We explore how methods used to estimate brain & body mass alter this perceived timing & rate of cetacean EQ evolution.
We provide new data on modern mammals (mysti-, odontocetes & terrestrial artiodactyls):
- brain mass & endocranial volume scale allometrically,
- endocranial volume is not a direct proxy for brain mass:
inconsistencies in the methods used to estimate body size across the Eo-Oligocene boundary have caused a spurious pattern in earlier relative brain size studies.
Instead, we employ a single method:
we use occipital condyle width as a skeletal proxy for body mass, using a new data-set of extant cetaceans.
cetacean rel. brain size is most accurately portrayed using EQs based on the scaling coefficients as observed in the closely related terrestrial artiodactyls.
Finally, we include additional data for an Eocene whale, raising the sample size of Eocene archaeocetes to 7.
Our analysis of fossil cetacean EQ is different from previous works, which had shown a sudden increase in EQ at the Eo-Oligocene origin of odontocetes.
Instead, our data show:
- brain size increased at the origin of basilosaurids, 5 My before the Eocene-Oligocene transition,
- we do not observe a significant increase in rel.brain size at the origin of odontocetes.
Evolution of the Human Brain:
the key roles of DHA (omega-3 fatty acid) and Δ6-desaturase gene
Didier Majou 2018 d.majou@...
OCL 25, A401 doi org/10.1051/ocl/2017059
The process of hominization involves an increase in brain size.
The development of hominids’ cognitive capital up to the emergence of Hs was due to interactive, iterative & integrative co-evolution, allowing positive selection.
Although this depends on many factors, here we show 3 categories that stand out:
- gene mutations,
- food resources,
- cognitive & behavioral stimulation.
Australopithecus benefited from
- the inactivation of the GULO & uricase genes,
- bipedalism causing the cognitive capital of the Homo genus to develop advantageously.

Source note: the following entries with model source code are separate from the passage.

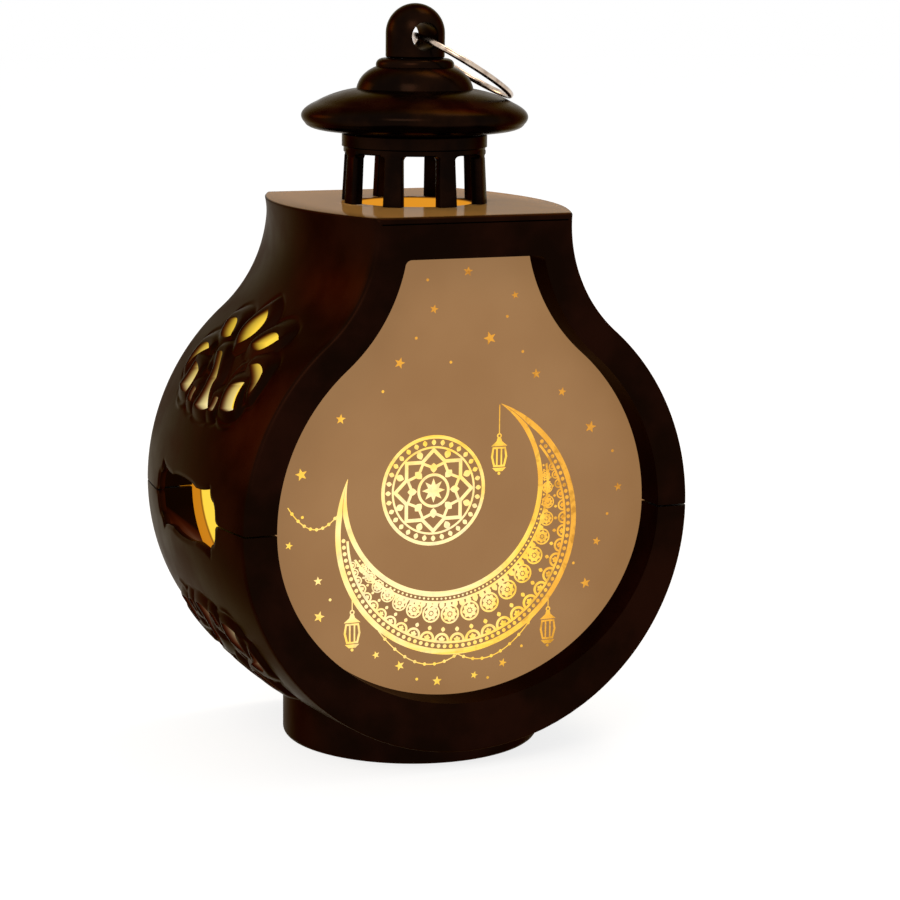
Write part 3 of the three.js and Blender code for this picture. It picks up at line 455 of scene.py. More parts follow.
# Light from inside: how deep the skin stays dark, then the room's and the slots' own walls by height
lamp = {
    "skin": 0.35, "skinFade": 0.8, "slotDepth": 0.25, "ribShade": 9,
    "upper": 49, "upperFade": 9, "lower": 36, "lowerFade": 10, "slotTop": 69, "slotFade": 4,
    "room": (0.08, 0.92, 0.45), "slot": (0.04, 0.9, 0.5),
}


def bowAt(height):
    start = bellyCentre + body["bulgeRise"]
    rise = np.clip((height - start) / (deckHeight - start), 0, 1)
    return body["sideBulge"] + (body["deckBulge"] - body["sideBulge"]) * rise ** 2


# The neck's hollow curve, from the belly up to a height
def neckCurve(radius, top, steps):
    end = 180 - math.degrees(math.asin((top - neckZ) / radius))
    return arcPoints(neckX, neckZ, radius, radius, tangentTurn + 180, end, steps)[1:]


# Right half of the front view, from the bottom to the middle of the deck
def halfOutline(inset, fine):
    radius, neck = body["bellyRadius"] - inset, body["neckRadius"] + inset
    step = body["fineStep"] if fine else body["coarseStep"]
    low = body["bottomArc"]
    steps = int(math.radians(tangentTurn - low) * body["bellyRadius"] / step)
    points = np.concatenate([
        arcPoints(0, bellyCentre, radius, radius, -90, low, 8),
        arcPoints(0, bellyCentre, radius, radius, low, tangentTurn, steps)[1:],
        neckCurve(neck, deckHeight - inset, int(body["neckRadius"] / step)),
    ])
    x, top = points[-1]
    corner = body["deckRound"] if fine else 0.01
    points[-1] = (x, top - corner)
    bend = arcPoints(x - corner, top - corner, corner, corner, 0, 90, 4)[1:]
    flat = np.linspace(bend[-1], (0, top), 6)[1:-1]
    return np.concatenate([points, bend, flat])


def bodySlice(y, inset, fine=True, relief=None):
    half = halfOutline(inset, fine)
    bow = (1 - (y / halfDepth) ** 2) * bowAt(half[:, 1])
    bow[0] = 0
    onDeck = half[:, 1] > half[:, 1].max() - 0.02
    bow = np.where(onDeck, bow * half[:, 0] / max(half[onDeck, 0].max(), 1), bow)
    x, z = half[:, 0] + bow, half[:, 1].copy()
    if relief is not None:
        lift = relief(np.full(len(z), y), z)
        along = np.gradient(half, axis=0)
        along /= np.linalg.norm(along, axis=1)[:, None]
        x, z = x + lift * along[:, 1], z - lift * along[:, 0]
    right = np.stack([x, np.full(len(x), y), z], axis=1)
    return np.concatenate([right, right[:0:-1] * (-1, 1, 1)])


def depthRows():
    reach, edge = body["ornamentHalf"], halfDepth - body["edgeRound"]
    middle = np.linspace(-reach, reach, int(2 * reach / body["fineStep"]) + 1)
    outer = np.linspace(reach, edge, 7)[1:]
    return np.concatenate([-outer[::-1], middle, outer])


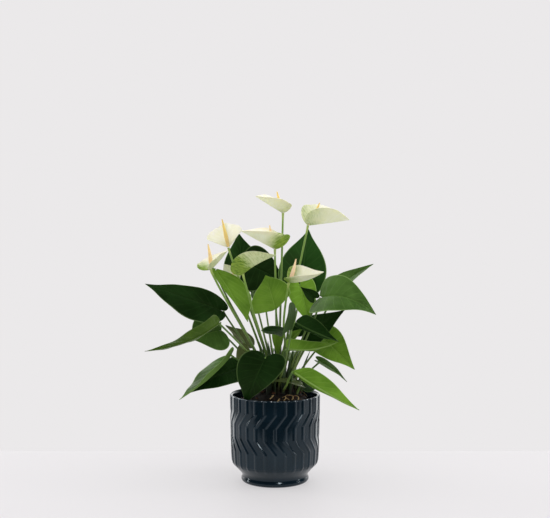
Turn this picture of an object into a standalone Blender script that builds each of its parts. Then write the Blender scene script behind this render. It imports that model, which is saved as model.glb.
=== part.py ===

This evolution depended on 2 factors:
1) a triggering factor: gradual climate change. Homo started to regularly consume meat in addition to plants & insects,
2) a stimulating factor: mutations in the FADS2 gene, which encodes Δ6-desaturase, a key-enzyme for the synthesis of DHA & sapienic acid.
The polymorphism of this gene appears to have been essential in allowing the Homo genus to adapt to its food & for its evolution.
It provides an undeniable advantage in terms of the productivity of fat synthesis (DHA), and may partly explain positive selection.
With the advent of cooking & new mutations producing even more FADS2, the brain reached its maximum size in H.neanderthalensis, in a food eco-system that provided favorable quantities of α-Linolenic acid & DHA,
but the Würm glaciation upset this equilibrium, revealing its fragility as regards to the brain & fertility.
Hs, benefiting from new variants of the FADS2 gene, were able to adapt to this harsh environment,
Neanderthal man was unable to do so, and became extinct.